Exercise brief: Identify all lines in the data containing the string "scene". Copy them out.

** BEGIN **

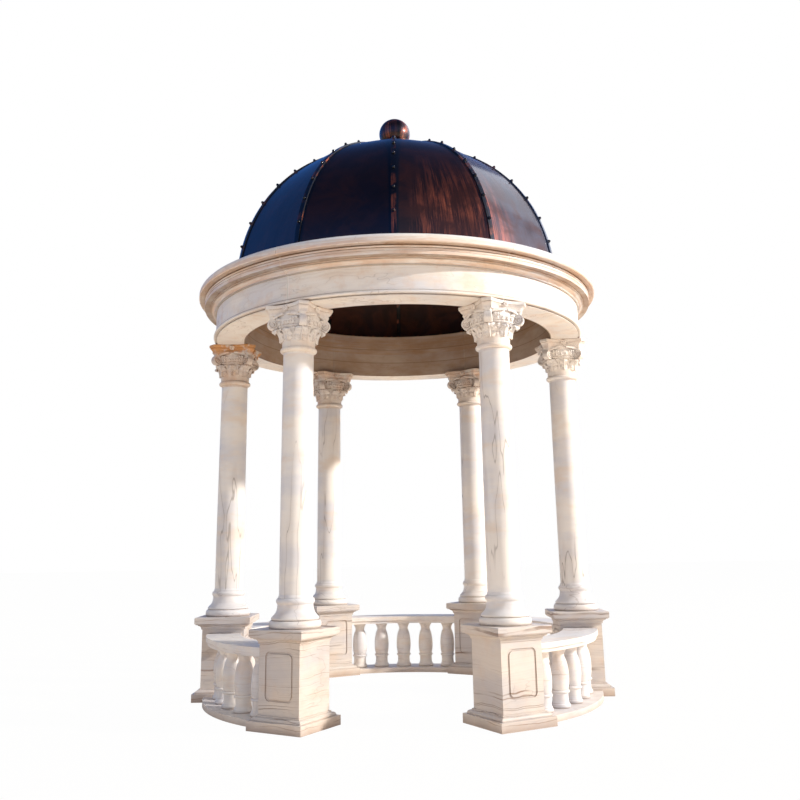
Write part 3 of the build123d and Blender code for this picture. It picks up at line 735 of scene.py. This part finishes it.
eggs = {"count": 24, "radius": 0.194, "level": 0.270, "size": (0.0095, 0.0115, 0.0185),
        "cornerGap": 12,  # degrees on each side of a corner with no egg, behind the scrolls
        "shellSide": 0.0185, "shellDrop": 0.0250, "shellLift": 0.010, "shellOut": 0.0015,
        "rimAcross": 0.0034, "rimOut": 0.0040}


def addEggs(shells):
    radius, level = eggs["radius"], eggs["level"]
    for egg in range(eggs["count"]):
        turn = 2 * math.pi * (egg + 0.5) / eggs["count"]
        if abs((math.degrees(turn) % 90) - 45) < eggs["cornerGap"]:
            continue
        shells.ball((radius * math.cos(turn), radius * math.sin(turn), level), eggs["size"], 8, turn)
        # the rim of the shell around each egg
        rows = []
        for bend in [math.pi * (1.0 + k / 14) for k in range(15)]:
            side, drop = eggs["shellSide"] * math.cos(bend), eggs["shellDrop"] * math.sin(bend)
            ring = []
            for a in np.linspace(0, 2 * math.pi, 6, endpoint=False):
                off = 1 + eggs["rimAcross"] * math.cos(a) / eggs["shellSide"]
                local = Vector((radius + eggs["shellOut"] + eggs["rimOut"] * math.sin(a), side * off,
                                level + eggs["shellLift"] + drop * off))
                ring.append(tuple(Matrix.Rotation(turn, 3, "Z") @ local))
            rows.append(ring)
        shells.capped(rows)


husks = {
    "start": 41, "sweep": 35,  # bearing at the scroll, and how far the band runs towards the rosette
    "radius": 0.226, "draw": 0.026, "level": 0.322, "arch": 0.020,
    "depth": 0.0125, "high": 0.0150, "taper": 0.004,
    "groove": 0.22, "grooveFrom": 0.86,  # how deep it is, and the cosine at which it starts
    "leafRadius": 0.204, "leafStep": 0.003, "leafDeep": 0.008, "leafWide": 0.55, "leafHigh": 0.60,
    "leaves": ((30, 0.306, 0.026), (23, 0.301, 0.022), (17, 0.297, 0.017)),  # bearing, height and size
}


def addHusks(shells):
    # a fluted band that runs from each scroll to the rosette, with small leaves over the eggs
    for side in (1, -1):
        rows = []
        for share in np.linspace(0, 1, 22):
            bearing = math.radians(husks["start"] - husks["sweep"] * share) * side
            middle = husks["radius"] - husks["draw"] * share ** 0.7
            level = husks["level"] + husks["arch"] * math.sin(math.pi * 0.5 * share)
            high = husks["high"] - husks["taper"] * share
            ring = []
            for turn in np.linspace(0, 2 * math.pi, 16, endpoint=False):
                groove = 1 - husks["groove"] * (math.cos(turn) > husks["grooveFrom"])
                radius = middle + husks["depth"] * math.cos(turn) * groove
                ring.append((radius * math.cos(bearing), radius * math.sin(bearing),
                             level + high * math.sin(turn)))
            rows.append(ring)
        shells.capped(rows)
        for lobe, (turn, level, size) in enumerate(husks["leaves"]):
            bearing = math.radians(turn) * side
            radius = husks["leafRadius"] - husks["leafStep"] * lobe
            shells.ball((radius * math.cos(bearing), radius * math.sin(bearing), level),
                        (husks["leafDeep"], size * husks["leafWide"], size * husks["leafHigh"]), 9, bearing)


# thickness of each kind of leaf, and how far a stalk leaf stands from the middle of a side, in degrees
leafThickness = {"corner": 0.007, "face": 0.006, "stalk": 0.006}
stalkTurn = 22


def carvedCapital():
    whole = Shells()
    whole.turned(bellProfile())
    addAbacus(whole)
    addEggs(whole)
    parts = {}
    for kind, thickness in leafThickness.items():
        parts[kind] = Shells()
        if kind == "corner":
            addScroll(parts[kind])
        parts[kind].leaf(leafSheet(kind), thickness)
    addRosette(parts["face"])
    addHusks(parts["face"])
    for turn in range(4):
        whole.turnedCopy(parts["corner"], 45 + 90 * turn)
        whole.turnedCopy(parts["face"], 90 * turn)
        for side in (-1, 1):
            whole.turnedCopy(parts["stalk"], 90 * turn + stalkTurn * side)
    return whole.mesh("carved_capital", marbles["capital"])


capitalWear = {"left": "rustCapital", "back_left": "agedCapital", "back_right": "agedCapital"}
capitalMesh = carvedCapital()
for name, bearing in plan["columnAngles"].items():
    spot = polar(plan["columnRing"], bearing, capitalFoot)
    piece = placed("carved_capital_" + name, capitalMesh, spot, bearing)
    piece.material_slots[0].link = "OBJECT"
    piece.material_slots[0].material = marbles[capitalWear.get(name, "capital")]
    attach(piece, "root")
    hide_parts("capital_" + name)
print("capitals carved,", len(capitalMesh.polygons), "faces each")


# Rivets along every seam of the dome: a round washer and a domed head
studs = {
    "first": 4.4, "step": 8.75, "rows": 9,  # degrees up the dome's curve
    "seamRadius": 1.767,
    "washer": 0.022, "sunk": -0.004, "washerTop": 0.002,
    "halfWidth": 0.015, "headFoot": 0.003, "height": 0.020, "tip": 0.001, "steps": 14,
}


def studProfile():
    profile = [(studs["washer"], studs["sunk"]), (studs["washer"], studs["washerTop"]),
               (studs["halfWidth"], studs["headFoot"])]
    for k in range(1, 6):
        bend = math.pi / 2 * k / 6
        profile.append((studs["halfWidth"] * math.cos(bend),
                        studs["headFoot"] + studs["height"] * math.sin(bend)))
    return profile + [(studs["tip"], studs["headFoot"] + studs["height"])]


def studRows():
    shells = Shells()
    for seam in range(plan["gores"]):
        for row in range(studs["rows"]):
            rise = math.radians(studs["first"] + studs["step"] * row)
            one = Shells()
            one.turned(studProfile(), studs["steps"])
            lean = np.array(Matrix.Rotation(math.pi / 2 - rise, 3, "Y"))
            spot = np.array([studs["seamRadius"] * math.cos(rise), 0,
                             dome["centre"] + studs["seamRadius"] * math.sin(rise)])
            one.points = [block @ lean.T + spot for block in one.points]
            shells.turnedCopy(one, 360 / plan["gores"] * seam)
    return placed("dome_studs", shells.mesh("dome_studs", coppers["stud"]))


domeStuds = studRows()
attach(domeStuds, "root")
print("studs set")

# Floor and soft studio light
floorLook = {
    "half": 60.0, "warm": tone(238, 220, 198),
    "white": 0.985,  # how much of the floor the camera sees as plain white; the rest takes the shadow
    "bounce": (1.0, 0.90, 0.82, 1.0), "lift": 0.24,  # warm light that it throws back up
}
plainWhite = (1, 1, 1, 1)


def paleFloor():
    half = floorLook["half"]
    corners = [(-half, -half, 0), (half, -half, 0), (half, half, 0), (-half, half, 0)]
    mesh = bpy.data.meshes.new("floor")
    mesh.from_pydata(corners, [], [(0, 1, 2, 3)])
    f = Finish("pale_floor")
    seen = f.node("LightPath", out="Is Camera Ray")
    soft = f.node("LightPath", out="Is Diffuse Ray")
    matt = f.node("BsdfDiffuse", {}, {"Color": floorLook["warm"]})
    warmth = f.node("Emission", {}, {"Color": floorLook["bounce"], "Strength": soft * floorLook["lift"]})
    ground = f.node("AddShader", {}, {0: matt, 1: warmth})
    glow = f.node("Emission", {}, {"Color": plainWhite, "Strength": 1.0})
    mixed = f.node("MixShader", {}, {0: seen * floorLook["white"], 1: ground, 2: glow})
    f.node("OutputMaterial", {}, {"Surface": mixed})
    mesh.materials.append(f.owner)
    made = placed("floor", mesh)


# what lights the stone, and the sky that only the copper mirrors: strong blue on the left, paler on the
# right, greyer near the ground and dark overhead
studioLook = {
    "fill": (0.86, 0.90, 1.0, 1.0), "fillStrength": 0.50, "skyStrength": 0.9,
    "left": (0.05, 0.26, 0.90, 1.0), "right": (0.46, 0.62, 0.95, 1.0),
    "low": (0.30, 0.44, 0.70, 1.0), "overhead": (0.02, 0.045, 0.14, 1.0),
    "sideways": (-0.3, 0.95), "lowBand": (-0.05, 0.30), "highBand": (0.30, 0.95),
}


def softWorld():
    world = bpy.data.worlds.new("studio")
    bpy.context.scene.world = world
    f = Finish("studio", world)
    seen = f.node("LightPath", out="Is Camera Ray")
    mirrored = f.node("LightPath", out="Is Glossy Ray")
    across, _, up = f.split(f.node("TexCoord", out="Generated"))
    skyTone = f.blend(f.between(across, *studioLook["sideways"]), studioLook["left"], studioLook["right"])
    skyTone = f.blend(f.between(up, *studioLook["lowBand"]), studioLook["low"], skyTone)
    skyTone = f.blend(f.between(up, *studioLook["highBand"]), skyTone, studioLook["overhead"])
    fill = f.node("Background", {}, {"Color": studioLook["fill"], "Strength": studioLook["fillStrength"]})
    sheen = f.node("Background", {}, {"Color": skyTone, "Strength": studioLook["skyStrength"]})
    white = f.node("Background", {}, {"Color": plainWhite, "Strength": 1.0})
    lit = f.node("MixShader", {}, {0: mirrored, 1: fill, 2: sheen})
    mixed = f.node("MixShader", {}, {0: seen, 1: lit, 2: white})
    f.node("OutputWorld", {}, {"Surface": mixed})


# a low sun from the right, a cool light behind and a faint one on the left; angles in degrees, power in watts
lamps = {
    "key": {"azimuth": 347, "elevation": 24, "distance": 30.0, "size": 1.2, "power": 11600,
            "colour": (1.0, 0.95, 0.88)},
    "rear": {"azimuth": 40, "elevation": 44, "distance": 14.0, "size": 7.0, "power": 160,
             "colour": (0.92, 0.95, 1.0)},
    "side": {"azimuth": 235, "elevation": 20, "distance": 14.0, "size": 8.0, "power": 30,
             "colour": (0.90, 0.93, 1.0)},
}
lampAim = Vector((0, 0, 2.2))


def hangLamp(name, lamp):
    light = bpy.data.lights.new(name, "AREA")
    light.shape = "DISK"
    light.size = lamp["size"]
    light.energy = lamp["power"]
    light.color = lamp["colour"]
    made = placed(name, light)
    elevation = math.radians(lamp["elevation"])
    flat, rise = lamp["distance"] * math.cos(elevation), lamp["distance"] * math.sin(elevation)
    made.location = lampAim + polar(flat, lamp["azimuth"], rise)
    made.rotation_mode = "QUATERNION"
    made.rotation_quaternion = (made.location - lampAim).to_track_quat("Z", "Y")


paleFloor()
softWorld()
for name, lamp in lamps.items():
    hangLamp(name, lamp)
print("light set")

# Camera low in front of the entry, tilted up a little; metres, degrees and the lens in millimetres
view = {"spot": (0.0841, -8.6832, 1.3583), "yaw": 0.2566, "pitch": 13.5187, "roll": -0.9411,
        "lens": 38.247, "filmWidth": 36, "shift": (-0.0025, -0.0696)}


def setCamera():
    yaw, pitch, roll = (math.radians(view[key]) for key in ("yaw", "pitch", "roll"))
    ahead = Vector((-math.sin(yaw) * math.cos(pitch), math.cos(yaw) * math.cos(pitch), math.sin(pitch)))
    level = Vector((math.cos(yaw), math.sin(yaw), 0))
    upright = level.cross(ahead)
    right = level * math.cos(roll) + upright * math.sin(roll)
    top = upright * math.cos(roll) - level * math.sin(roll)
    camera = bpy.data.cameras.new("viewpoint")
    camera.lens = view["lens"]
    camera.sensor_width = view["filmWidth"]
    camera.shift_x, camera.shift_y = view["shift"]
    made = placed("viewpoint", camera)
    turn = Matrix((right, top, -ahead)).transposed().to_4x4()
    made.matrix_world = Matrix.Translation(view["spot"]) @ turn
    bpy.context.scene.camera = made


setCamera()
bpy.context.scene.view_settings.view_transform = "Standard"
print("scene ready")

** END **

The result:
Write part 3 of the build123d and Blender code for this picture. It picks up at line 735 of scene.py. This part finishes it.
    bpy.context.scene.world = world
    bpy.context.scene.camera = made
bpy.context.scene.view_settings.view_transform = "Standard"
print("scene ready")